WHAT TO PRODUCE:
Reproduce only the lines of the material below that start at the line containing "for number, (x, height, radius, slope)" and stop at the line containing "obj.matrix_parent_inverse = Matrix.Identity(4)". Keep both end lines.
::::::::
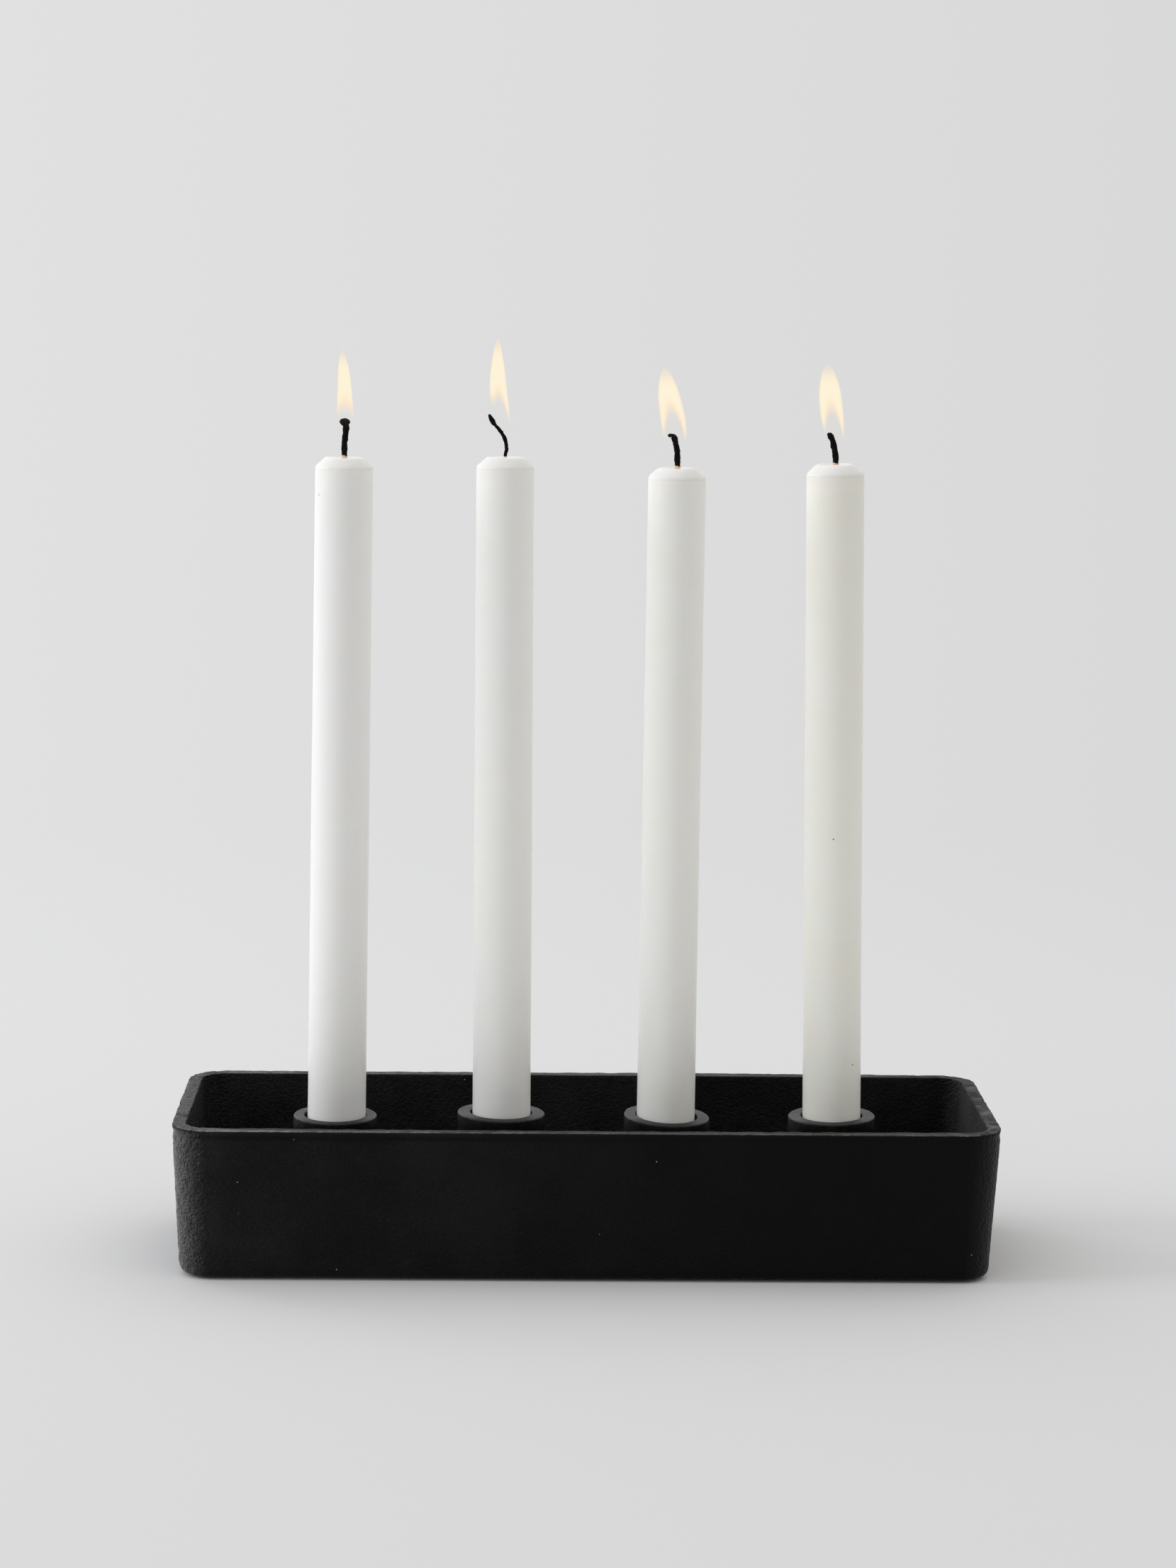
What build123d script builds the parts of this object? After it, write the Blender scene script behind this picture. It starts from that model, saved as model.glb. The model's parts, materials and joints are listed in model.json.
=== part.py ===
"""A cast-iron tray that holds four dinner candles in a row, with the candles lit.

The frame: +X runs along the tray, +Z is up, and the origin is on the table under the
tray's middle. Units are millimetres and degrees.
"""

from build123d import *
import os
from math import cos, radians, sin

# ---- tray -----------------------------------------------------------------------------
tray_length = 300.0  # over the rim
tray_width = 101.0  # over the rim
tray_height = 54.6
wall = 5.0
floor = 5.0
draft = 2.6  # both faces of every wall lean in towards the floor
corner_radius = 14.0  # outer corners, in plan, at the rim
base_round = 2.6
rim_round = 0.8
floor_round = 4.0

# ---- foot pads ------------------------------------------------------------------------
pad_radius = 8.0
pad_thickness = 1.0
pad_spacing = (252.0, 60.0)

# ---- candle cups ----------------------------------------------------------------------
cup_pitch = 61.6
cup_row_shift = -0.35  # the row's middle, from the tray's
cup_heights = (44.4, 45.7, 44.9, 45.3)
cup_outer_radii = (15.5, 16.2, 15.95, 16.2)
# Each top face slopes, as if filed by hand: its rise per millimetre along +X and +Y.
cup_top_slopes = ((-0.005, 0.013), (-0.02, 0.0), (-0.045, 0.035), (0.016, 0.004))
cup_bore_radius = 11.45
cup_bore_depth = 28.0
cup_stock = 2.0  # extra height that the sloping top face cuts away
cup_edge = 0.7
cup_bore_edge = 0.4
thread_radius = 2.5
thread_depth = 12.0

# ---- cup screws (M5 countersunk, hexagon socket) --------------------------------------
screw_length = 12.0
screw_recess = 0.3  # from the tray's underside to the head
sink_radius = 5.0
screw_clearance_radius = 2.7
screw_tip_chamfer = 0.5
socket_across_flats = 3.0
socket_depth = 1.6

# ---- candles --------------------------------------------------------------------------
candle_foot_radius = 10.8
candle_top_radius = 10.5
candle_gap = 0.2  # under the candle's foot, which stands a little askew
shoulder_width = 3.8
shoulder_drop = 3.2
dish_depth = 0.7
dish_fullness = 0.8  # the dish's depth halfway out, as a share of its full depth
foot_chamfer = 0.5
flame_wall = 0.3

# lean: towards +X. foot: the foot's offset from the cup's centre. top: height of the wax.
# wick_route: points past the top of the wax, as (across, up). tip_radius: the wick's end.
# flame: foot and point as (across, up), then the radius.
candles = (
    dict(
        lean=0.51,
        foot=0.25,
        top=293.9,
        wick_radius=1.05,
        wick_route=((0.1, 5.7), (0.7, 9.2), (0.5, 11.5)),
        tip_radius=1.8,
        flame_foot=(0.1, 12.4),
        flame_point=(-0.8, 38.6),
        flame_radius=3.2,
    ),
    dict(
        lean=-0.17,
        foot=0.23,
        top=294.6,
        wick_radius=0.75,
        wick_route=((0.4, 2.8), (0.0, 5.9), (-1.0, 8.2), (-3.4, 11.3), (-5.5, 14.5)),
        tip_radius=1.0,
        flame_foot=(-2.3, 17.6),
        flame_point=(-3.3, 43.1),
        flame_radius=3.6,
    ),
    dict(
        lean=0.16,
        foot=-0.4,
        top=291.5,
        wick_radius=1.05,
        wick_route=((-0.1, 3.0), (-0.2, 5.7), (-0.9, 9.5), (-2.6, 11.5)),
        tip_radius=1.2,
        flame_foot=(-1.3, 10.5),
        flame_point=(-5.5, 36.0),
        flame_radius=4.3,
    ),
    dict(
        lean=-0.87,
        foot=0.4,
        top=293.3,
        wick_radius=1.05,
        wick_route=((0.1, 1.9), (-0.4, 5.2), (-1.1, 8.4), (-2.2, 10.6)),
        tip_radius=1.2,
        flame_foot=(-0.9, 11.3),
        flame_point=(-3.5, 36.5),
        flame_radius=4.2,
    ),
)

# ---- sizes that follow from those above -----------------------------------------------
tray_base = pad_thickness
rim = tray_base + tray_height
tray_floor = tray_base + floor
cup_centres = [cup_row_shift + (n - (len(candles) - 1) / 2) * cup_pitch for n in range(len(candles))]


def make_tray():
    """An open box with drafted walls, drilled and countersunk for the cup screws."""
    with BuildPart() as tray:
        with BuildSketch(Plane.XY.offset(rim)):
            RectangleRounded(tray_length, tray_width, corner_radius)
        extrude(amount=-tray_height, taper=draft)
        fillet(tray.faces().sort_by(Axis.Z)[0].edges(), base_round)
        with BuildSketch(Plane.XY.offset(rim)):
            RectangleRounded(tray_length - 2 * wall, tray_width - 2 * wall, corner_radius - wall)
        extrude(amount=floor - tray_height, taper=draft, mode=Mode.SUBTRACT)
        inner_floor = tray.faces().filter_by(Axis.Z).sort_by(Axis.Z)[1]
        fillet(inner_floor.edges(), floor_round)
        fillet(tray.faces().sort_by(Axis.Z)[-1].edges(), rim_round)
        for x in cup_centres:
            with Locations(Plane(origin=(x, 0, tray_base), z_dir=(0, 0, -1))):
                CounterSinkHole(screw_clearance_radius, sink_radius, depth=floor, counter_sink_angle=90)
    return tray.part


def make_foot_pad(x, y):
    """A thin rubber disc between the tray and the table."""
    with BuildPart() as foot_pad:
        with BuildSketch(Plane.XY):
            with Locations((x, y)):
                Circle(pad_radius)
        extrude(amount=pad_thickness)
    return foot_pad.part


def make_cup(x, height, outer_radius, top_slope):
    """A thick-walled socket: a blind bore for the candle above, a tapped hole below."""
    rise_x, rise_y = top_slope
    top = Plane(origin=(x, 0, tray_floor + height), z_dir=(-rise_x, -rise_y, 1))
    with BuildPart() as cup:
        with BuildSketch(Plane.XY.offset(tray_floor)):
            with Locations((x, 0)):
                Circle(outer_radius)
        extrude(amount=height + cup_stock)
        split(bisect_by=top, keep=Keep.BOTTOM)
        with BuildSketch(Plane.XY.offset(tray_floor + height - cup_bore_depth)):
            with Locations((x, 0)):
                Circle(cup_bore_radius)
        extrude(amount=height, mode=Mode.SUBTRACT)
        chamfer(cup.faces().filter_by(top).edges().sort_by(SortBy.LENGTH)[-1], cup_edge)
        chamfer(cup.faces().filter_by(top).edges().sort_by(SortBy.LENGTH)[0], cup_bore_edge)
        with BuildSketch(Plane.XY.offset(tray_floor)):
            with Locations((x, 0)):
                Circle(thread_radius)
        extrude(amount=thread_depth, mode=Mode.SUBTRACT)
    return cup.part


def make_cup_screw(x):
    """A countersunk screw, whose head lies on the cone under the tray's floor."""
    under = tray_base + screw_recess
    head_radius = sink_radius - screw_recess
    head_height = head_radius - thread_radius
    with BuildPart() as cup_screw:
        with BuildSketch(Plane(origin=(x, 0, under), x_dir=(1, 0, 0), z_dir=(0, -1, 0))):
            with BuildLine():
                Polyline(
                    (0, 0),
                    (head_radius, 0),
                    (thread_radius, head_height),
                    (thread_radius, screw_length - screw_tip_chamfer),
                    (thread_radius - screw_tip_chamfer, screw_length),
                    (0, screw_length),
                    close=True,
                )
            make_face()
        revolve(axis=Axis((x, 0, 0), (0, 0, 1)))
        with BuildSketch(Plane.XY.offset(under)):
            with Locations((x, 0)):
                RegularPolygon(socket_across_flats / 2, 6, major_radius=False)
        extrude(amount=socket_depth, mode=Mode.SUBTRACT)
    return cup_screw.part


def candle_frame(x, cup_height, lean, foot):
    """The plane under a candle's foot, with its normal along the candle."""
    seat = tray_floor + cup_height - cup_bore_depth
    along = (sin(radians(lean)), 0, cos(radians(lean)))
    across = (cos(radians(lean)), 0, -sin(radians(lean)))
    return Plane(origin=(x + foot, 0, seat + candle_gap), x_dir=across, z_dir=along)


def lengthwise(frame):
    """The plane through a candle's middle whose axes run across and along the candle."""
    return Plane(origin=frame.origin, x_dir=frame.x_dir, z_dir=-frame.y_dir)


def make_wax(frame, length, wick_radius):
    """A slightly tapered candle with a burnt, dished top, and the hole that the wick fills."""
    with BuildPart() as wax:
        with BuildSketch(lengthwise(frame)):
            with BuildLine():
                shoulder = (candle_top_radius - shoulder_width, length)
                middle = ((wick_radius + shoulder[0]) / 2, length - dish_fullness * dish_depth)
                pool = (wick_radius, length - dish_depth)
                Polyline(
                    pool,
                    (wick_radius, 0),
                    (candle_foot_radius - foot_chamfer, 0),
                    (candle_foot_radius, foot_chamfer),
                    (candle_top_radius, length - shoulder_drop),
                    shoulder,
                )
                ThreePointArc(shoulder, middle, pool)
            make_face()
        revolve(axis=Axis(frame.origin, frame.z_dir))
    return wax.part


def make_wick(frame, length, wick_radius, route, tip_radius):
    """A braided wick the whole length of the candle, bent over above it where it is charred."""
    section = lengthwise(frame)
    burnt = [section.from_local_coords(Vector(x, length + up)) for x, up in route]
    with BuildPart() as wick:
        with BuildLine(section):
            straight = Line((0, 0), (0, length - dish_depth))
            bend = Spline(straight @ 1, *burnt, tangents=[frame.z_dir, burnt[-1] - burnt[-2]])
        with BuildSketch(frame):
            Circle(wick_radius)
        sweep()
        with Locations(bend @ 1):
            Sphere(tip_radius)
    return wick.part


def make_flame(frame, length, foot, point, radius):
    """A hollow spindle, open below, that stands for the glowing gas around the wick's tip."""
    start = Vector(foot[0], length + foot[1])
    rise = Vector(point[0] - foot[0], point[1] - foot[1])
    section = lengthwise(frame)
    base = section.from_local_coords(start)
    upright = (section.from_local_coords(start + rise) - base).normalized()
    outline = ((0.93, 0.0), (1.0, 0.2), (0.72, 0.62))
    with BuildPart() as flame:
        with BuildSketch(Plane(origin=base, x_dir=upright.cross(frame.y_dir), z_dir=frame.y_dir)):
            with BuildLine():
                height = rise.length
                inner = radius - flame_wall
                inner_height = height - 3 * flame_wall
                outside = Spline(*[(radius * r, height * s) for r, s in outline], (0, height))
                inside = Spline(*[(inner * r, height * s) for r, s in outline], (0, inner_height))
                Line(outside @ 0, inside @ 0)
                Line(outside @ 1, inside @ 1)
            make_face()
        revolve(axis=Axis(base, upright))
    return flame.part


pieces = {"tray": make_tray()}

cups = zip(cup_centres, cup_heights, cup_outer_radii, cup_top_slopes)
for number, (x, height, radius, slope) in enumerate(cups, 1):
    pieces[f"candle_cup_{number}"] = make_cup(x, height, radius, slope)
    pieces[f"cup_screw_{number}"] = make_cup_screw(x)

for number, spot in enumerate(GridLocations(*pad_spacing, 2, 2), 1):
    pieces[f"foot_pad_{number}"] = make_foot_pad(spot.position.X, spot.position.Y)

for number, (x, height, candle) in enumerate(zip(cup_centres, cup_heights, candles), 1):
    frame = candle_frame(x, height, candle["lean"], candle["foot"])
    length = (candle["top"] - frame.origin.Z) / cos(radians(candle["lean"]))
    name = f"candle_{number}"
    pieces[f"{name}_wax"] = make_wax(frame, length, candle["wick_radius"])
    pieces[f"{name}_wick"] = make_wick(
        frame, length, candle["wick_radius"], candle["wick_route"], candle["tip_radius"]
    )
    pieces[f"{name}_flame"] = make_flame(
        frame, length, candle["flame_foot"], candle["flame_point"], candle["flame_radius"]
    )

os.makedirs("parts", exist_ok=True)
for name, piece in pieces.items():
    piece.label = name
    export_step(piece, f"parts/{name}.step")
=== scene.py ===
"""Looks for the cast-iron candle tray and its four lit candles. Lengths are in metres."""

import json
import math

import bmesh
import bpy
import numpy as np
from mathutils import Matrix, Vector


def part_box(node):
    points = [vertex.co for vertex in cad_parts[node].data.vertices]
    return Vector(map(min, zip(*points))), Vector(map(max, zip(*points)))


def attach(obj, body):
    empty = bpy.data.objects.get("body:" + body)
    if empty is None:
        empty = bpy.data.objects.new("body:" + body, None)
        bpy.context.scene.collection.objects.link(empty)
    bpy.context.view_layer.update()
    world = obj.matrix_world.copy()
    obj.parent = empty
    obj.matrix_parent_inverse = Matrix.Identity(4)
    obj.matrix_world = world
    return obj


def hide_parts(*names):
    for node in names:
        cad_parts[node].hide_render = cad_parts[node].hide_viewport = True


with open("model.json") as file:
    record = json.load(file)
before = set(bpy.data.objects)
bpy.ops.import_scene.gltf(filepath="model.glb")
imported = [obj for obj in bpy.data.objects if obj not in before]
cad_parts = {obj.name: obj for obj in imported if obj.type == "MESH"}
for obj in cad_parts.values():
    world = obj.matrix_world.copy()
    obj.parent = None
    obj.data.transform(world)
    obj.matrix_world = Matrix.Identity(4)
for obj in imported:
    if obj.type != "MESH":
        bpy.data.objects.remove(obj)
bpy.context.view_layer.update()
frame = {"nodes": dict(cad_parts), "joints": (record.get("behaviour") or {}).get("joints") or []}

mm = 0.001
tray_low, tray_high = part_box("tray")
tray_half_length = (tray_high.x - tray_low.x) / 2
tray_half_width = (tray_high.y - tray_low.y) / 2

# ---- tray -----------------------------------------------------------------------------
corner_radius = 14 * mm
wall = 5 * mm
floor_thickness = 5 * mm
draft = math.tan(math.radians(2.6))
base_round = 2.6 * mm
floor_round = 4 * mm
sink_radius = 5 * mm
screw_clearance = 2.7 * mm
rim_round = 0.5 * mm
# Faces that meet at a sharper angle than this keep a crisp edge in the tray's floor.
crisp_angle = math.radians(29)
# How finely the tray's plan is divided: round a corner, along a side and across an end.
corner_steps = 38
side_steps = 170
end_steps = 104

# ---- candle cups ----------------------------------------------------------------------
bore_radius = 11.45 * mm
bore_depth = 28 * mm
cup_edge = 0.7 * mm
thread_radius = 2.5 * mm
thread_depth = 12 * mm
# How much each filed top face rises along +X and +Y.
cup_top_slopes = ((-0.005, 0.013), (-0.02, 0.0), (-0.045, 0.035), (0.016, 0.004))

# ---- candles --------------------------------------------------------------------------
candle_foot_radius = 10.8 * mm
candle_top_radius = 10.5 * mm
foot_edge = 0.5 * mm
shoulder_width = 3.8 * mm
shoulder_drop = 3.2 * mm
shoulder_round = 1.4 * mm
dish_depth = 0.7 * mm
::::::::
RESPONSE:
for number, (x, height, radius, slope) in enumerate(cups, 1):
    pieces[f"candle_cup_{number}"] = make_cup(x, height, radius, slope)
    pieces[f"cup_screw_{number}"] = make_cup_screw(x)

for number, spot in enumerate(GridLocations(*pad_spacing, 2, 2), 1):
    pieces[f"foot_pad_{number}"] = make_foot_pad(spot.position.X, spot.position.Y)

for number, (x, height, candle) in enumerate(zip(cup_centres, cup_heights, candles), 1):
    frame = candle_frame(x, height, candle["lean"], candle["foot"])
    length = (candle["top"] - frame.origin.Z) / cos(radians(candle["lean"]))
    name = f"candle_{number}"
    pieces[f"{name}_wax"] = make_wax(frame, length, candle["wick_radius"])
    pieces[f"{name}_wick"] = make_wick(
        frame, length, candle["wick_radius"], candle["wick_route"], candle["tip_radius"]
    )
    pieces[f"{name}_flame"] = make_flame(
        frame, length, candle["flame_foot"], candle["flame_point"], candle["flame_radius"]
    )

os.makedirs("parts", exist_ok=True)
for name, piece in pieces.items():
    piece.label = name
    export_step(piece, f"parts/{name}.step")
=== scene.py ===
"""Looks for the cast-iron candle tray and its four lit candles. Lengths are in metres."""

import json
import math

import bmesh
import bpy
import numpy as np
from mathutils import Matrix, Vector


def part_box(node):
    points = [vertex.co for vertex in cad_parts[node].data.vertices]
    return Vector(map(min, zip(*points))), Vector(map(max, zip(*points)))


def attach(obj, body):
    empty = bpy.data.objects.get("body:" + body)
    if empty is None:
        empty = bpy.data.objects.new("body:" + body, None)
        bpy.context.scene.collection.objects.link(empty)
    bpy.context.view_layer.update()
    world = obj.matrix_world.copy()
    obj.parent = empty
    obj.matrix_parent_inverse = Matrix.Identity(4)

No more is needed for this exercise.